▶ _WRITTEN TASK_: Collect every line that includes the string "starts".

# start of SUPPLIED DATA

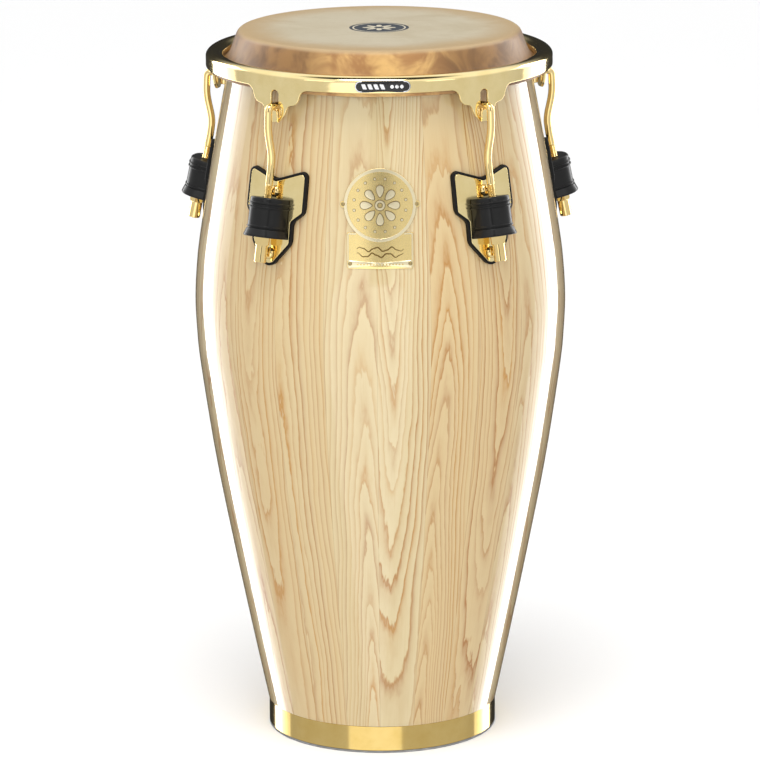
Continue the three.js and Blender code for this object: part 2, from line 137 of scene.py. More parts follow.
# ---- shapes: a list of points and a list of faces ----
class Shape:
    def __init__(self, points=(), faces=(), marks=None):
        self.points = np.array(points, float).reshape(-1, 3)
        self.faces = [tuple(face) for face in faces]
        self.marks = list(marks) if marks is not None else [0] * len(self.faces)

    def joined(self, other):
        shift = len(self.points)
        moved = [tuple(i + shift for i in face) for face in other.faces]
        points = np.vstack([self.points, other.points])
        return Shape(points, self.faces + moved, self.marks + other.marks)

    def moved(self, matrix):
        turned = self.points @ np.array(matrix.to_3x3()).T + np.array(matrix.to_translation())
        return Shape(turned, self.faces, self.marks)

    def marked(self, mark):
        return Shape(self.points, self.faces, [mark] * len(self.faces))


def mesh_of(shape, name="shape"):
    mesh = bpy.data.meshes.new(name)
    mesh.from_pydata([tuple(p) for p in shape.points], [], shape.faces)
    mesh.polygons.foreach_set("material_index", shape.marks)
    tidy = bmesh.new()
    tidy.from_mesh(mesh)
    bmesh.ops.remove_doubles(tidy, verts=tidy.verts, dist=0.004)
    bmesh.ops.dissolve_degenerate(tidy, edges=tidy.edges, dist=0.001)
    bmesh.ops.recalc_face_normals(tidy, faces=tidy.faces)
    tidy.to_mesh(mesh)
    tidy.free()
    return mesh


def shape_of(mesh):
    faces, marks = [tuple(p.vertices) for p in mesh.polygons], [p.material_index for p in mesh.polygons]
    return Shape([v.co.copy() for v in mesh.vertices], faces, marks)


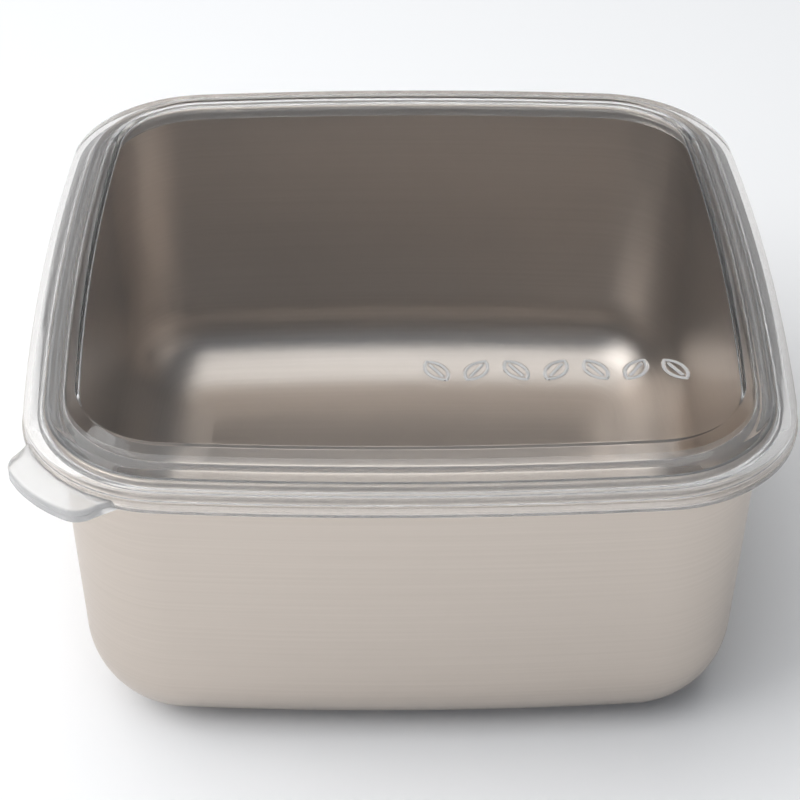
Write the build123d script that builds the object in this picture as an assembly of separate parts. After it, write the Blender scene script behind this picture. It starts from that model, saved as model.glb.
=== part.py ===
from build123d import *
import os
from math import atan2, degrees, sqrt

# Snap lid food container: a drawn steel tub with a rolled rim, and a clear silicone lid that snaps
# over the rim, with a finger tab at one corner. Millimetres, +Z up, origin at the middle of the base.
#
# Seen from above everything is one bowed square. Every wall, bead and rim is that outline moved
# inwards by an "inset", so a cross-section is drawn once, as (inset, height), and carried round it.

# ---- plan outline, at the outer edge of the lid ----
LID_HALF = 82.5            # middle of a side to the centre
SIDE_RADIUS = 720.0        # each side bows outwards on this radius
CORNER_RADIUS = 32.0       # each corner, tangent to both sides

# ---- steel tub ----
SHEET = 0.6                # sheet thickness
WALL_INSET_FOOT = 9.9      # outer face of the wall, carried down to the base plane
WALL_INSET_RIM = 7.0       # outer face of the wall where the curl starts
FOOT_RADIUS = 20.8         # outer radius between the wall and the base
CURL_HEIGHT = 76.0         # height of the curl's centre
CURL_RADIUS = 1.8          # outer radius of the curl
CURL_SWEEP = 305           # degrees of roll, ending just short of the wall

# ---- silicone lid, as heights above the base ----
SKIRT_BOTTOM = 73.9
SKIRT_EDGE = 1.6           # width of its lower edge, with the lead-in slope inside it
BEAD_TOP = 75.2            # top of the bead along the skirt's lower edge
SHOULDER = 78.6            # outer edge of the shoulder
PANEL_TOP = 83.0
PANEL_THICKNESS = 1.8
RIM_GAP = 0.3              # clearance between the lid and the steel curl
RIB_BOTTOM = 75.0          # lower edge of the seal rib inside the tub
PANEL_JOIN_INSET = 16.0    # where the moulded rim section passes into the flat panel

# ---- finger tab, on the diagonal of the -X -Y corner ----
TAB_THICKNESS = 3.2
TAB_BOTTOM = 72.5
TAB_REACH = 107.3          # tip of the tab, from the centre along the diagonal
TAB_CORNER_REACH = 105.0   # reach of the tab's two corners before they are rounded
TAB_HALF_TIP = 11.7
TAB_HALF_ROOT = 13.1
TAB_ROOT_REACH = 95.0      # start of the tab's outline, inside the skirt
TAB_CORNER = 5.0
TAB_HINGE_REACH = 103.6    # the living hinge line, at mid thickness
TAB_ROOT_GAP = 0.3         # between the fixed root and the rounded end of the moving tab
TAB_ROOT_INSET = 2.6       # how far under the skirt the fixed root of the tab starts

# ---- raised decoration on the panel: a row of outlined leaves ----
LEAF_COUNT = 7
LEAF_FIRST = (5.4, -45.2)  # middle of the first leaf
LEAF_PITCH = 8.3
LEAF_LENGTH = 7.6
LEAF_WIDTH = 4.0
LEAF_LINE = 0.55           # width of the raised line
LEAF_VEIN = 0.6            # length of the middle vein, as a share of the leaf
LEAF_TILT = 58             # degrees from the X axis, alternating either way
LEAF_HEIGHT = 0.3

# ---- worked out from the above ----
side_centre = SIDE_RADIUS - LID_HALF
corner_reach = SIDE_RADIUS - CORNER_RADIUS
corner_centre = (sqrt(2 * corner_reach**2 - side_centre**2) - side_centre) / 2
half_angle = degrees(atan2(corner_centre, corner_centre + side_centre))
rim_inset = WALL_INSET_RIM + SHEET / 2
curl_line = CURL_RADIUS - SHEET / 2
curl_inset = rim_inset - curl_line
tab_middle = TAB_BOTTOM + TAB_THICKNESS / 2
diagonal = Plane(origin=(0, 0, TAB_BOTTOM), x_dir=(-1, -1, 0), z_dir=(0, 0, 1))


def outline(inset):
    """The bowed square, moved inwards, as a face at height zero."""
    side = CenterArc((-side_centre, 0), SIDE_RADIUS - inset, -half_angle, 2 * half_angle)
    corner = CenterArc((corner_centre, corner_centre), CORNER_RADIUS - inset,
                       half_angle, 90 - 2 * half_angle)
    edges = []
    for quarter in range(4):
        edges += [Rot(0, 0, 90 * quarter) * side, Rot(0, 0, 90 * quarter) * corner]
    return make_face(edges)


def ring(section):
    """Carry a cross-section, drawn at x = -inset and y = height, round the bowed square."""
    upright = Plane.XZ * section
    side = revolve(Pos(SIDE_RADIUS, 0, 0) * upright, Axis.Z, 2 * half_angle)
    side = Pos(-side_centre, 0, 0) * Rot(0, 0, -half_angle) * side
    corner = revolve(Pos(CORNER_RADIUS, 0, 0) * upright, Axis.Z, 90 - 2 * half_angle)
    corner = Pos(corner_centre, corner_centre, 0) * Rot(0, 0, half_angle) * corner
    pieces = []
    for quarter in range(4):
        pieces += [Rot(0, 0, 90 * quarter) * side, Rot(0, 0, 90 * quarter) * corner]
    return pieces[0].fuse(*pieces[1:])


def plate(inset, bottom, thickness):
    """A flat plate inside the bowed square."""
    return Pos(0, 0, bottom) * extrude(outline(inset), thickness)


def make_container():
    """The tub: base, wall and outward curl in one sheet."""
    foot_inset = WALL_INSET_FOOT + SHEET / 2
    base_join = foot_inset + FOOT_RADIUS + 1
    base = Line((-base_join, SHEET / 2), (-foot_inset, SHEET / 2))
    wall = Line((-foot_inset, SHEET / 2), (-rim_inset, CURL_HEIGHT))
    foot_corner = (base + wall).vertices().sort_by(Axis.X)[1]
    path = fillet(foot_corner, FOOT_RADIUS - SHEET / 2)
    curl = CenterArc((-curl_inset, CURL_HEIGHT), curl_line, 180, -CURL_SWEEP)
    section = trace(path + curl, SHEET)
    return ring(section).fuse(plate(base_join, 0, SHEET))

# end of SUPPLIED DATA

▶ _EXPECTED ANSWER_:
Write the build123d script that builds the object in this picture as an assembly of separate parts. After it, write the Blender scene script behind this picture. It starts from that model, saved as model.glb.
WALL_INSET_RIM = 7.0       # outer face of the wall where the curl starts
TAB_ROOT_INSET = 2.6       # how far under the skirt the fixed root of the tab starts